For the very reason that we [conservatives] acknowledge the eternal values of the nation, and of a political order rooted in the nation, we are bound to turn against this revolution, whose subversive course involves the utter destruction of all traditional spiritual standards . . . . These values are the product of the intellectual and historical unity of Western civilization . . . . Without these, Nationalism is not a conservative principle, but the implement of a destructive revolution . . . . (p. xii)

The sole ethical value within the Party was loyalty to superiors, without which the Party, which encouraged rivalry between its constituent branches as a device for mutual supervision and for refining the tactics of violent self-aggrandizement, would have instantly disintegrated into rival gangs.

Rauschning was writing at the end of the peacetime phase of the Nazi régime. The war which followed provided a different kind of environment for Nazism, permitting it to draw upon the reserves of German patriotism in much the same way as other governments fighting for their existence with the support of their people. If Hitler had not entered into war, Nazism, according to Rauschning's analysis, would have continued on its aborted path of cultural destruction within Germany, first dominating then obliterating the Church, high culture, science, the army, national customs, private property, the economy, and the family.

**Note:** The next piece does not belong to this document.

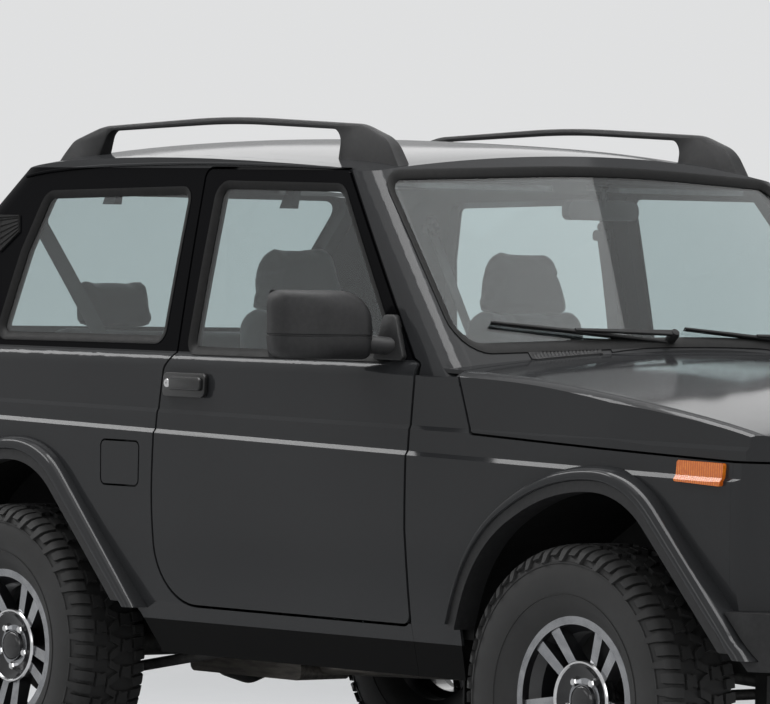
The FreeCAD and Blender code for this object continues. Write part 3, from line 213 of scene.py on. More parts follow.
# Where the painted panels are black, in metres: the window frames and the lower sill
FRAMES_LOW_Z = 1.1345
FRAMES_HIGH_Z = 1.592
FRAMES_Y = 0.655
FRAMES_REAR_X = -1.30
POST_SLOPE = 0.816
POST_FOOT_X = (FRONT_AXLE - 608) * MM
POST_FOOT_Z = 1.137
SILL_TOP_Z = 0.468


def make_paint():
    """Dark graphite with metal flakes, gloss black window frames and a black lower sill."""
    mat, tree, shader = new_material("graphite_paint")
    flakes = ramp(tree, voronoi(tree, 2600.0), [(0.1, PAINT_LIGHT), (0.6, PAINT_DARK)])
    tone = blend_colour(tree, noise_tex(tree, 1.6, 1.0), PAINT_DARK, flakes)
    x, y, z = position(tree)
    post_line = calc(tree, "MULTIPLY_ADD", z, POST_SLOPE, x)
    frames = calc(tree, "GREATER_THAN", z, FRAMES_LOW_Z)
    for bound in (
        calc(tree, "LESS_THAN", z, FRAMES_HIGH_Z),
        calc(tree, "GREATER_THAN", calc(tree, "ABSOLUTE", y), FRAMES_Y),
        calc(tree, "LESS_THAN", post_line, POST_SLOPE * POST_FOOT_Z + POST_FOOT_X),
        calc(tree, "GREATER_THAN", x, FRAMES_REAR_X),
    ):
        frames = calc(tree, "MULTIPLY", frames, bound)
    sill = calc(tree, "LESS_THAN", z, SILL_TOP_Z)
    colour = blend_colour(tree, frames, tone, FRAME_BLACK)
    colour = blend_colour(tree, sill, colour, LOWER_SILL_BLACK)
    link(tree, colour, shader, "Base Color")
    painted = calc(tree, "SUBTRACT", 1.0, calc(tree, "MAXIMUM", frames, sill))
    link(tree, calc(tree, "MULTIPLY_ADD", sill, 0.3, 0.4), shader, "Roughness")
    link(tree, calc(tree, "MULTIPLY_ADD", painted, 0.36, 0.1), shader, "Coat Weight")
    give(shader, Specular_IOR_Level=0.0, Coat_Roughness=0.09)
    bump(tree, shader, noise_tex(tree, 1400.0, 1.0), 0.02, 0.0003)
    return mat


def make_glass(name, tint):
    """Tinted pane that is seen through, with a soft reflection on its face."""
    mat, tree, shader = new_material(name)
    stops = [(0.0, tuple(c * 0.96 for c in tint)), (1.0, tint)]
    link(tree, ramp(tree, noise_tex(tree, 3.0, 1.0), stops), shader, "Base Color")
    give(shader, Transmission_Weight=1.0, Roughness=0.0, IOR=1.12,
         Coat_Weight=1.0, Coat_Roughness=0.02, Coat_IOR=1.45)
    return mat


def make_side_lens():
    """Ribbed amber plastic with painted glints, lighter along the ribs, standing in for the shine of a
    reflector behind.
    """
    mat, tree, shader = new_material("amber_lens")
    ribs = calc(tree, "MULTIPLY_ADD", wave(tree, position(tree)[0], TURN / 0.007), 0.5, 0.5)
    # painted glint: lighter amber where the ribs and the noise are both high
    painted_glint = calc(tree, "MULTIPLY", ribs, noise_tex(tree, 120.0, 1.0))
    link(tree, blend_colour(tree, painted_glint, (0.55, 0.1, 0.004), (0.95, 0.3, 0.02)), shader, "Base Color")
    give(shader, Roughness=0.12, Coat_Weight=0.5)
    bump(tree, shader, ribs, 0.4, 0.0012)
    return mat


TAIL_LAMP_FOOT = 0.69
TAIL_LAMP_HEIGHT = 0.318
TAIL_BANDS = [(0.0, (0.35, 0.008, 0.01)), (0.3, grey(0.62)), (0.46, (0.45, 0.01, 0.012)),
              (0.76, (0.75, 0.2, 0.01))]


def make_tail_lens():
    """Tail lamp bands: amber on top, red, clear, and red at the foot."""
    mat, tree, shader = new_material("tail_lens")
    z = position(tree)[2]
    share = calc(tree, "DIVIDE", calc(tree, "SUBTRACT", z, TAIL_LAMP_FOOT), TAIL_LAMP_HEIGHT)
    link(tree, ramp(tree, share, TAIL_BANDS, "CONSTANT"), shader, "Base Color")
    give(shader, Roughness=0.1, Coat_Weight=0.5)
    bump(tree, shader, wave(tree, z, TURN / 0.009), 0.35, 0.001)
    return mat


HEADLAMP_Y = 0.586
HEADLAMP_Z = 0.756
HEADLAMP_R = 0.09
# Painted reflection: light and dark rings on the reflector by share of the lamp radius, dark at the rim
HEADLAMP_REFLECTION_RINGS = [(0.0, (0.55, 0.57, 0.6)), (0.3, (0.28, 0.3, 0.33)), (0.55, (0.62, 0.64, 0.66)),
                  (0.86, (0.4, 0.42, 0.45)), (0.97, grey(0.05))]


def make_headlamp():
    """Clear dome over a fluted reflector, with rings of painted reflection in its colour."""
    mat, tree, shader = new_material("headlamp_lens")
    _, y, z = position(tree)
    off = calc(tree, "SUBTRACT", calc(tree, "ABSOLUTE", y), HEADLAMP_Y)
    rise = calc(tree, "SUBTRACT", z, HEADLAMP_Z)
    share = calc(tree, "DIVIDE", distance(tree, off, rise), HEADLAMP_R)
    link(tree, ramp(tree, share, HEADLAMP_REFLECTION_RINGS), shader, "Base Color")
    give(shader, Metallic=0.75, Roughness=0.16, Coat_Weight=1.0)
    bump(tree, shader, wave(tree, off, TURN / 0.008), 0.35, 0.0012)
    return mat


def make_fabric(name, dark, light, rate=1400.0):
    """Woven cloth: crossed threads, slight fuzz."""
    mat, tree, shader = new_material(name)
    x, y, z = position(tree)
    across, along = wave(tree, y, rate), wave(tree, calc(tree, "ADD", x, z), rate)
    weave = calc(tree, "MULTIPLY_ADD", calc(tree, "MULTIPLY", across, along), 0.5, 0.5)
    tone = blend_colour(tree, weave, dark, light)
    link(tree, blend_colour(tree, noise_tex(tree, 18.0, 3.0), tone, dark), shader, "Base Color")
    give(shader, Roughness=0.85, Sheen_Weight=0.35)
    bump(tree, shader, weave, 0.5, 0.0008)
    return mat


def make_tyre_rubber():
    mat, tree, shader = new_material("tyre_rubber")
    tone = ramp(tree, noise_tex(tree, 9.0, 4.0), [(0.3, grey(0.011)), (0.7, grey(0.02))])
    dust = calc(tree, "MULTIPLY", noise_tex(tree, 60.0, 5.0, 0.7), 0.35)
    link(tree, blend_colour(tree, dust, tone, (0.035, 0.034, 0.033)), shader, "Base Color")
    give(shader, Roughness=0.62, Specular_IOR_Level=0.35)
    bump(tree, shader, noise_tex(tree, 700.0, 3.0), 0.25, 0.0005)
    return mat


RIM_FACE_Y = 0.755
RIM_FACE_TILT = 0.62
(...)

The future would be the "all-pervading atmosphere of barracks and prison" (p. 94). Human individuality, since it could not be dominated, would have to be destroyed too. Nazism would even destroy its own élites, replacing them with a succession of more radicalized younger generations. Anti-Semitic outrages were merely a foretaste of and a training for what was in store for the whole population. Nazism acted like Bolshevism, with the difference that Bolshevism openly announced its destructive intentions, while Nazism professed to uphold what it destroyed.

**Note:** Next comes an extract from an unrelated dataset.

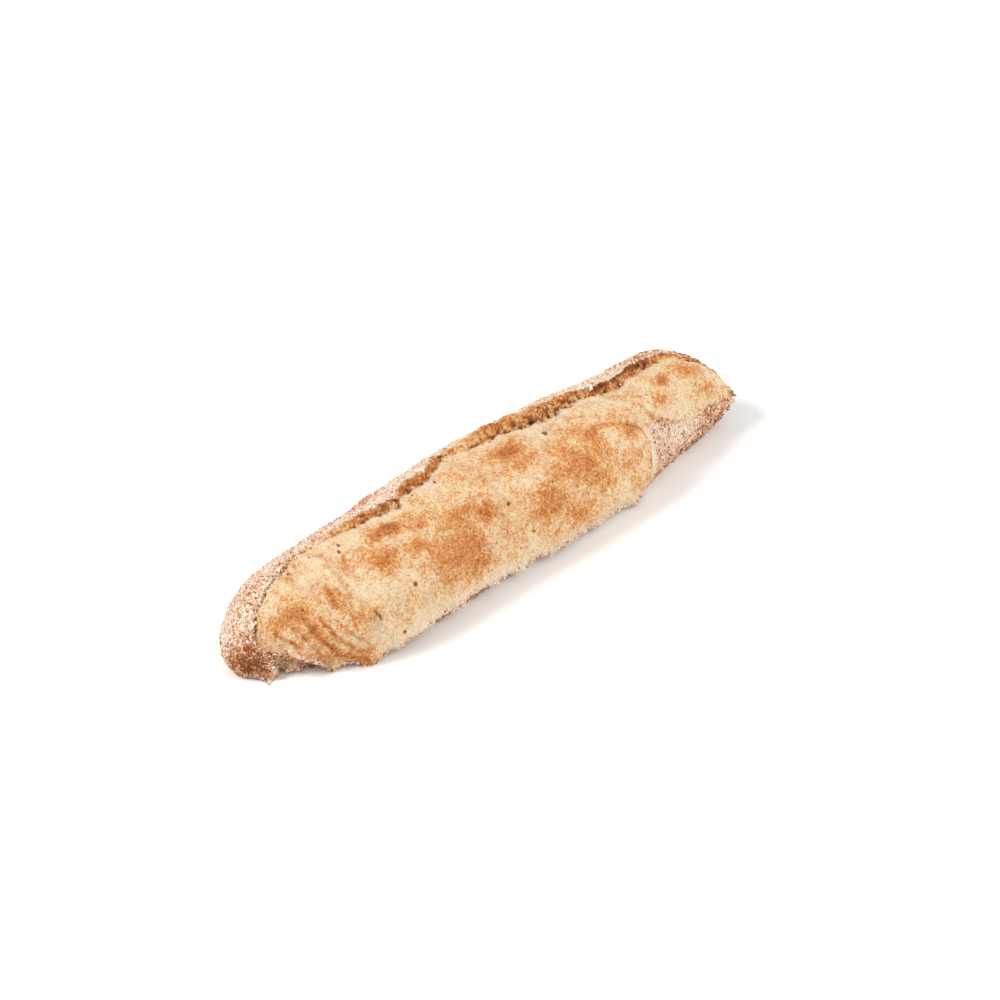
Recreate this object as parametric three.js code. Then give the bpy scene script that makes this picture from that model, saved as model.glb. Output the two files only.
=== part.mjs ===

One has the feeling that Orwell may have had Rauschning in mind when he wrote 1984. A basic difference between their respective visions of the future, however, is that Rauschning sees that it is impossible for a nihilist régime to be stable or long-lasting. Rauschning stresses repeatedly that it is in the nature of a nihilistic movement such as Nazism to live by devouring everything in its path, that the "permanent revolution" cannot be stopped from within until it has reduced its host society to complete exhaustion and atomization. There will be no "thousand-year Reich": long before that time has elapsed, the régime will have eaten away the foundations of its own existence. The Nazi élite itself has a strong subconscious sense of the short time left to the Reich, Rauschning asserts (p. 50). But the temporary nature of Nazism is of little consolation, because the people emerging from the ruins will be spiritually crippled, scarcely recognizable as human beings. Nazism naturally wishes to extend its power over the whole world, and if it succeeds the whole of humanity will suffer this fate.

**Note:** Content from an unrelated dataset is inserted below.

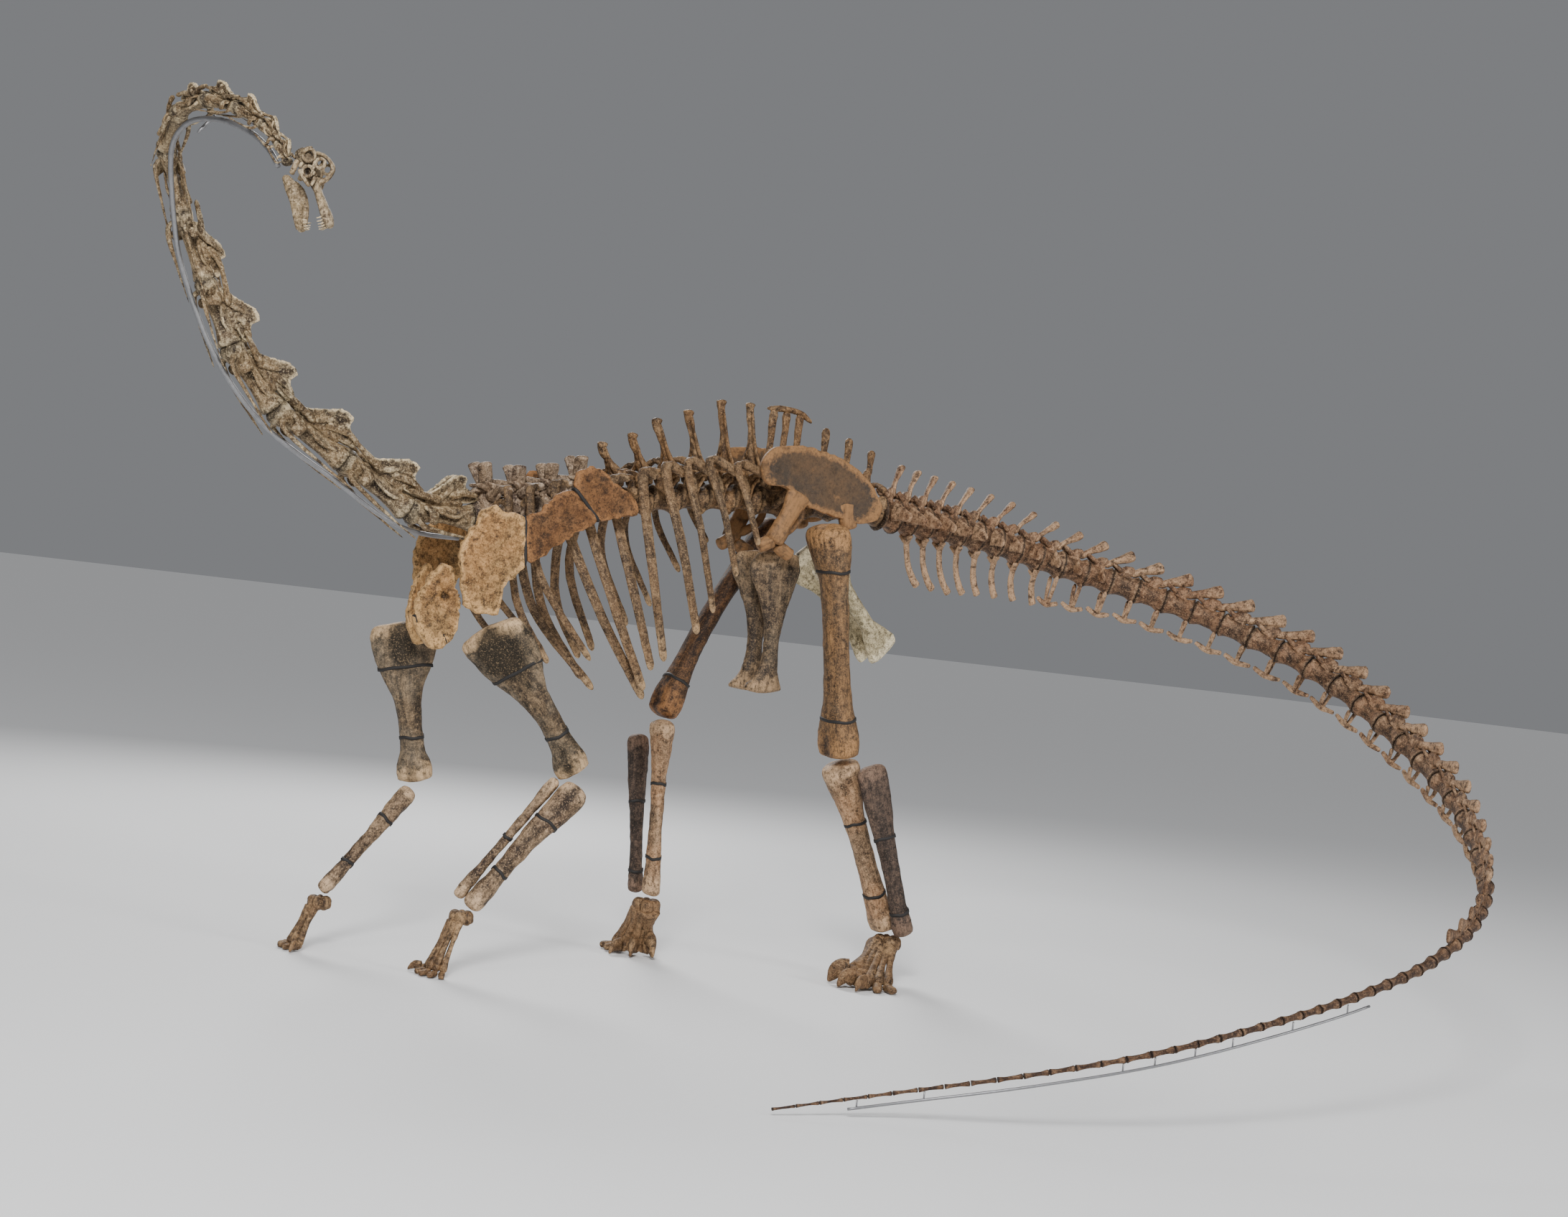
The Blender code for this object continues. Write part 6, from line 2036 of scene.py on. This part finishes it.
@dataclass(frozen=True)
class Room:
    """Pale floor, soft light and the camera."""

    focal_px: float = 2945.0
    image_px: float = 2184.0
    eye_height: float = 1.54
    pitch: float = math.radians(0.66)
    roll: float = math.radians(6.7)
    yaw: float = math.radians(31.58)
    hip_across: float = 0.0254
    hip_away: float = 9.657
    sensor_mm: float = 36.0
    far_limit: float = 800.0
    floor_size: float = 600.0
    floor_gap: float = 0.001
    air: Colour = (0.86, 0.88, 0.92)
    air_strength: float = 0.24

    def build(self, shop: Workshop) -> None:
        """Adds the floor, lights and camera.

        Args:
            shop: the holder of the finishes.
        """
        bpy.ops.mesh.primitive_plane_add(size=self.floor_size, location=(0, 0, -self.floor_gap))
        floor = bpy.context.object
        floor.name = "pale_floor"
        floor.data.materials.append(shop.finishes["floor_pale"])
        world = bpy.data.worlds.new("studio")
        world.use_nodes = True
        glow = world.node_tree.nodes["Background"].inputs
        glow["Color"].default_value = (*self.air, 1.0)
        glow["Strength"].default_value = self.air_strength
        bpy.context.scene.world = world
        for lamp in LAMPS:
            self.light(*lamp)
        self.camera()

    def light(self, name: str, at: Point, towards: Point, size: float, power: float,
              kind: str = "AREA") -> None:
        """One large soft lamp, or a soft sun.

        Args:
            name: its name.
            at: where it hangs.
            towards: where it points.
            size: its size in metres, or a sun's angle in radians.
            power: its power in watts, or a sun's strength.
            kind: AREA or SUN.
        """
        data = bpy.data.lights.new(name, kind)
        setattr(data, "size" if kind == "AREA" else "angle", size)
        data.energy = power
        lamp = bpy.data.objects.new(name, data)
        back = unit(np.asarray(at) - np.asarray(towards))
        right = unit(np.cross(UP, back))
        up = np.cross(back, right)
        lamp.matrix_world = as_matrix(right, up, back, np.asarray(at))
        bpy.context.scene.collection.objects.link(lamp)

    def turned(self, q: Array) -> Array:
        """A direction across, away and up from the camera, turned by its yaw into the frame.

        Args:
            q: the direction or point.

        Returns:
            It in the frame's directions.
        """
        across = np.array([math.cos(self.yaw), math.sin(self.yaw), 0.0])
        away = np.array([-math.sin(self.yaw), math.cos(self.yaw), 0.0])
        return np.array([q @ across, q @ away, q[2]])

    def camera(self) -> None:
        """Sets the camera low on the animal's left front, a little rolled."""
        turn = self.turned
        right = np.array(AFT)
        forward = np.array([0.0, math.cos(self.pitch), math.sin(self.pitch)])
        up = np.array([0.0, -math.sin(self.pitch), math.cos(self.pitch)])
        c, s = math.cos(self.roll), math.sin(self.roll)
        eye = turn(np.array([-self.hip_across, -self.hip_away, self.eye_height])) + HIP_POINT
        data = bpy.data.cameras.new("camera")
        data.sensor_width, data.sensor_fit = self.sensor_mm, "HORIZONTAL"
        data.lens = self.sensor_mm * self.focal_px / self.image_px
        data.clip_end = self.far_limit
        camera = bpy.data.objects.new("camera", data)
        camera.matrix_world = as_matrix(turn(c * right + s * up), turn(c * up - s * right),
                                        turn(-forward), eye)
        bpy.context.scene.collection.objects.link(camera)
        bpy.context.scene.camera = camera


def as_matrix(x: Array, y: Array, z: Array, at: Array) -> Matrix:
    """A placing matrix from three directions and a point.

    Args:
        x: first direction.
        y: second direction.
        z: third direction.
        at: the point.

    Returns:
        The matrix.
    """
    whole = np.eye(4)
    whole[:3, :3] = np.stack([x, y, z], axis=-1)
    whole[:3, 3] = at
    return Matrix(whole.tolist())


def feet(pose: LegPose) -> tuple[Foot, Foot]:
    """The fore and hind foot of one side.

    Args:
        pose: where that side's joints stand.

    Returns:
        The fore foot and the hind foot.
    """
    tag = pose.side.tag
    return (Foot(f"fore_foot_{tag}", mirrored(pose.wrist, pose.side), pose.fore_toes, pose.fore_swing,
                 (0.042, 0.040, 0.040, 0.038, 0.036), (True, False, False, False, False),
                 (0.055, 0.060, 0.040), 0.46, 0.090),
            Foot(f"hind_foot_{tag}", mirrored(pose.ankle, pose.side), pose.hind_toes, pose.hind_swing,
                 (0.108, 0.082, 0.066, 0.058, 0.056), (True, True, True, False, False),
                 (0.070, 0.078, 0.045), 0.46, 0.135))


def main() -> None:
    """Builds every piece in order and reports each."""
    logging.basicConfig(level=logging.INFO, format="%(message)s")
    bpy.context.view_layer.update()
    shop = Workshop()
    Head().build(shop)
    Neck().build(shop)
    Back().build(shop)
    Sacrum().build(shop)
    Tail().build(shop)
    for pose in POSES:
        Legs(pose).build(shop)
        Shoulder(pose).build(shop)
        Hips(pose.side).build(shop)
        for foot in feet(pose):
            foot.build(shop)
    Room().build(shop)
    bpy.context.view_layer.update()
    LOG.info("%d pieces", shop.count)


if __name__ == "__main__":
    main()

The self-destructiveness of Nazism is not obvious, because the monster temporarily thrives on what it consumes. Every constructive value is first pressed into the service of Nazi power before it is destroyed by its subjection to base nihilism. Nazism acts very much like an addictive stimulant for the host society; its vaunted achievements are "essentially nothing more than a squandering of existing reserves" (p. 95). For example, Nazism was wrecking the economic and military institutions of Germany, but these were still strong enough to make Germany a formidable military force in World War II. Rauschning emphasizes in this connection the role of propaganda: it is a mistake, he argues, to expect that this will remain effective indefinitely. Propaganda has to be continually heightened in order to remain effective (p. 87); once it works the soil to death, the result will be complete apathy. Thus the Nazi, not the Jewish scapegoat, is the true parasitic drainer of the national life-blood (p. 99).

Rauschning now and then attempts to reason his way out of the vicious circle of progressive destruction, but in his more consistent passages, he offer little hope that Nazism can be reformed from within. A constructive political opposition grows less likely, because its leaders would require "genuine faith in the practical importance of the things of the spirit", and this is steadily being wiped out in Germany. Nor would the people, deadened to the political slogans that have been abused by Nazism, be likely to rally to such an opposition (p. 101).